• **ROWS**
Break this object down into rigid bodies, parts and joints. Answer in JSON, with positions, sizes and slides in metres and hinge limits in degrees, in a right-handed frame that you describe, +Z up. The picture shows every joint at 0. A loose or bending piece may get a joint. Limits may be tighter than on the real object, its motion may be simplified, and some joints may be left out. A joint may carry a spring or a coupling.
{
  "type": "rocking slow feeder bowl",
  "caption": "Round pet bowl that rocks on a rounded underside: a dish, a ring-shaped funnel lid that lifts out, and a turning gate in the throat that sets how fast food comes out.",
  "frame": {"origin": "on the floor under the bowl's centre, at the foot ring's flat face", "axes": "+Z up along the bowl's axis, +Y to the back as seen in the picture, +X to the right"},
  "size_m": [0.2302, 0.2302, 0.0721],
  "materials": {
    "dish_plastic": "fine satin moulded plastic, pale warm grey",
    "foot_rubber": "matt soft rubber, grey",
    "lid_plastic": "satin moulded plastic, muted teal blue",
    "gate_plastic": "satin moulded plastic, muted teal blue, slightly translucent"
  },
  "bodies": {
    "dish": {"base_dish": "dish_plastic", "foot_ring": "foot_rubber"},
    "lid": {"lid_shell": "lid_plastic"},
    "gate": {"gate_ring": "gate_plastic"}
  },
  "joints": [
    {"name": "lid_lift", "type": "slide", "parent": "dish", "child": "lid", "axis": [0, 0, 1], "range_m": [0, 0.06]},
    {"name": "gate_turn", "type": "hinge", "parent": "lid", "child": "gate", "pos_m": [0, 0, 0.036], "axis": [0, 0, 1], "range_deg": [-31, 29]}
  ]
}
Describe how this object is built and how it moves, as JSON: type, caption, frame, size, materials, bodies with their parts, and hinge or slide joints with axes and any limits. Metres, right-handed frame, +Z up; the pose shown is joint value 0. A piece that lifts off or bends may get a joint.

* * *

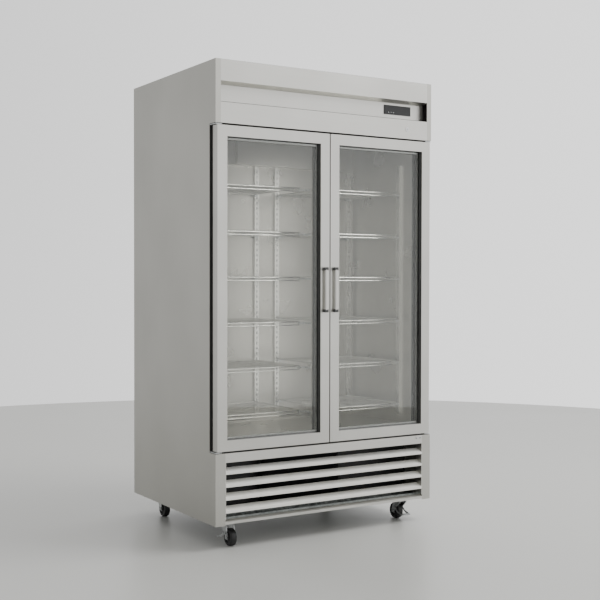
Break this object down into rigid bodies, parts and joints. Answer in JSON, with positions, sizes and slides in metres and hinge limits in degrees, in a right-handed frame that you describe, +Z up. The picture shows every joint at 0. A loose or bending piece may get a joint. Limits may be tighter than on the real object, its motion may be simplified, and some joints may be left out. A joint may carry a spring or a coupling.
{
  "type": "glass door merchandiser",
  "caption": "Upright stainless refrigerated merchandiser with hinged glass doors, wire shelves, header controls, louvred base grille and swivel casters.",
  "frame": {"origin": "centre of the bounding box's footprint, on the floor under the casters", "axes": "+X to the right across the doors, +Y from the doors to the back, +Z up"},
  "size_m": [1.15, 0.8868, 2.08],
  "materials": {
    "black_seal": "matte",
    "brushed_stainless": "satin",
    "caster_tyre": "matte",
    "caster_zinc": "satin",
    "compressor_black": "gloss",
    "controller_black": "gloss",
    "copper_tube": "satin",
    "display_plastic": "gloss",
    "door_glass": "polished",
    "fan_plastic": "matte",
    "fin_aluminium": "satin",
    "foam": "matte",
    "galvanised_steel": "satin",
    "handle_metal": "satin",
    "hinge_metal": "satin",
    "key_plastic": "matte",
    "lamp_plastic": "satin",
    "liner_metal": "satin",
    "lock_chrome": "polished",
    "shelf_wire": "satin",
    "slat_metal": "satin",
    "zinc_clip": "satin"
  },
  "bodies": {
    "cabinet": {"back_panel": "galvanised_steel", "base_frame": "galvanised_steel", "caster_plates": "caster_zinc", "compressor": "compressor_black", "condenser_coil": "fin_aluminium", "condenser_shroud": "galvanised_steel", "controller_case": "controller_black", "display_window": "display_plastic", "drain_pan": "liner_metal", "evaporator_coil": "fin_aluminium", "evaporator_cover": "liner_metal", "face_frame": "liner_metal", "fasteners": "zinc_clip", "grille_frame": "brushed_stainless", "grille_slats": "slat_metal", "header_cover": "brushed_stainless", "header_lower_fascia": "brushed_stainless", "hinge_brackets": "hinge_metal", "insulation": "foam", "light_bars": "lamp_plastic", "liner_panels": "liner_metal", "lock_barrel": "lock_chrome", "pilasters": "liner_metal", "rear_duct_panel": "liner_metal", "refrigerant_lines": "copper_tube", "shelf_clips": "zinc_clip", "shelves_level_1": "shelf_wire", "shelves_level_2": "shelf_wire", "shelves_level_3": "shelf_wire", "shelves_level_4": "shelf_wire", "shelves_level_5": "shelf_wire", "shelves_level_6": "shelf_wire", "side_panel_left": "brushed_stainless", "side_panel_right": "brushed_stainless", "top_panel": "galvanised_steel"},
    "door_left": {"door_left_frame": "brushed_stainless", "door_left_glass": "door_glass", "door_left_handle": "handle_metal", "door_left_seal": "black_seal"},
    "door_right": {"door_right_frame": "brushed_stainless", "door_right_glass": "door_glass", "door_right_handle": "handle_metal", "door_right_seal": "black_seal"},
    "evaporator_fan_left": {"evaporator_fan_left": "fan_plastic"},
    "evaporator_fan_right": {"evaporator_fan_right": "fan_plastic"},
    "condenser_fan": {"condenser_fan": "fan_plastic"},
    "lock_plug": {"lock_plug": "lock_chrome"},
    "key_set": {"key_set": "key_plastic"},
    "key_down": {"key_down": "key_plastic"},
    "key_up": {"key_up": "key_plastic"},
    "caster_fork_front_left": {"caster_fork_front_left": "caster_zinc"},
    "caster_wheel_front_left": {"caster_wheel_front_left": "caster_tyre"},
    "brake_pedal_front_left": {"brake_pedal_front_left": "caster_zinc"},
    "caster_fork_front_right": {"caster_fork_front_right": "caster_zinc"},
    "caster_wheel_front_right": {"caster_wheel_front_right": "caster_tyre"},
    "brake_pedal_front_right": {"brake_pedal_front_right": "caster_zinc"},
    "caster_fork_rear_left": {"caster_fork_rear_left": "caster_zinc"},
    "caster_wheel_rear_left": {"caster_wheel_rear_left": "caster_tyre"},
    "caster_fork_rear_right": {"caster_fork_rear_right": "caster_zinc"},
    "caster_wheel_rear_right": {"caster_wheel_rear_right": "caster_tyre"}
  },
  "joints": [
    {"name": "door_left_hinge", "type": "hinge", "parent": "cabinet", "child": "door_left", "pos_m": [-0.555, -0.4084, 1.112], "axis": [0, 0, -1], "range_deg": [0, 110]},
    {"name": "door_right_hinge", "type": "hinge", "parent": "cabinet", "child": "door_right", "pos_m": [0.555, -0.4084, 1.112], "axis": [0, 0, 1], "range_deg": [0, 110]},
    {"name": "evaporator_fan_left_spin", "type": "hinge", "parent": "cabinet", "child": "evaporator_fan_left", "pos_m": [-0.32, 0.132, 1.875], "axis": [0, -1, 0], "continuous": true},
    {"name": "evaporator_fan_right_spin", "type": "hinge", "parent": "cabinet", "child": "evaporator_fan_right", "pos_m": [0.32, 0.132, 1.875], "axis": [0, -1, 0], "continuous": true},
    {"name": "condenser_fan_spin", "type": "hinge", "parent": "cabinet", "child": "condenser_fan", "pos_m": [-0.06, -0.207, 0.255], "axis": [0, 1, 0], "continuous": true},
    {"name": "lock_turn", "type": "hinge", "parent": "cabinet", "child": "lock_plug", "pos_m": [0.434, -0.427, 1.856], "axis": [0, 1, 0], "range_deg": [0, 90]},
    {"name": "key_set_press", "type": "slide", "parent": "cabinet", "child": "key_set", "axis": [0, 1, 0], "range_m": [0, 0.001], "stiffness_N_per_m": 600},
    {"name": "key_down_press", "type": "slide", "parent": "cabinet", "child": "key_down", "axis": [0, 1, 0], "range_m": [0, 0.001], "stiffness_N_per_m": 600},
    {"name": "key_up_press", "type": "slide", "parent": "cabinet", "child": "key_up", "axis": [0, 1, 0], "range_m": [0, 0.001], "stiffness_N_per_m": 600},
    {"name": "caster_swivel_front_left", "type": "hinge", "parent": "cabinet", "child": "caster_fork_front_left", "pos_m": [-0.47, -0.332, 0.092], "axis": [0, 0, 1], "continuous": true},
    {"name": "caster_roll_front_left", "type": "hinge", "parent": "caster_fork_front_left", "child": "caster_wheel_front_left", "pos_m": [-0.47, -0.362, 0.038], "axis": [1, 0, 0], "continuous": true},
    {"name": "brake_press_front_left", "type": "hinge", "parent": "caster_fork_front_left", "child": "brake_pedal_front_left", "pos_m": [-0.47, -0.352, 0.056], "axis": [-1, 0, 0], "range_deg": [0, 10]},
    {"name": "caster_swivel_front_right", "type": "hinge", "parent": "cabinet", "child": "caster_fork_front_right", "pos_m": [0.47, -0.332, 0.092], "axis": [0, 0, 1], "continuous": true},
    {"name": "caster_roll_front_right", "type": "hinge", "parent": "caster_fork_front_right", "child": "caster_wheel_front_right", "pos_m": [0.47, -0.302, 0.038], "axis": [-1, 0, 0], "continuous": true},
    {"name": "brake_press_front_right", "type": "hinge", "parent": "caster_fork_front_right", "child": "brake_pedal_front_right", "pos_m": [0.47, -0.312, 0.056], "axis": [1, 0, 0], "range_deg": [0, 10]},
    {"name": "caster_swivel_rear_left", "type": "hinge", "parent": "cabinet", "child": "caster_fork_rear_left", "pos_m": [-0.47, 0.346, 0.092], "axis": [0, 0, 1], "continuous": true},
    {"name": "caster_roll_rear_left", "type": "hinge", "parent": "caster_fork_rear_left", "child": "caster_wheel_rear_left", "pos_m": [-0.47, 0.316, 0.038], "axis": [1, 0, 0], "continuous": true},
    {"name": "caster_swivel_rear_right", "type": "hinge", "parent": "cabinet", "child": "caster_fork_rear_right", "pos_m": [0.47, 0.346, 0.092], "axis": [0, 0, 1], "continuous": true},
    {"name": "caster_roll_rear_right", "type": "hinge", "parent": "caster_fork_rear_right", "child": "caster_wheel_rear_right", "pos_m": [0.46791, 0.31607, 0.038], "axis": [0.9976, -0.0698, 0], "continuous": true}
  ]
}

• **GIVEN REQUEST**
Spot every line that holds "lifts" and copy it.

• **SOLUTION FOR THIS TASK**
  "caption": "Round pet bowl that rocks on a rounded underside: a dish, a ring-shaped funnel lid that lifts out, and a turning gate in the throat that sets how fast food comes out.",
Describe how this object is built and how it moves, as JSON: type, caption, frame, size, materials, bodies with their parts, and hinge or slide joints with axes and any limits. Metres, right-handed frame, +Z up; the pose shown is joint value 0. A piece that lifts off or bends may get a joint.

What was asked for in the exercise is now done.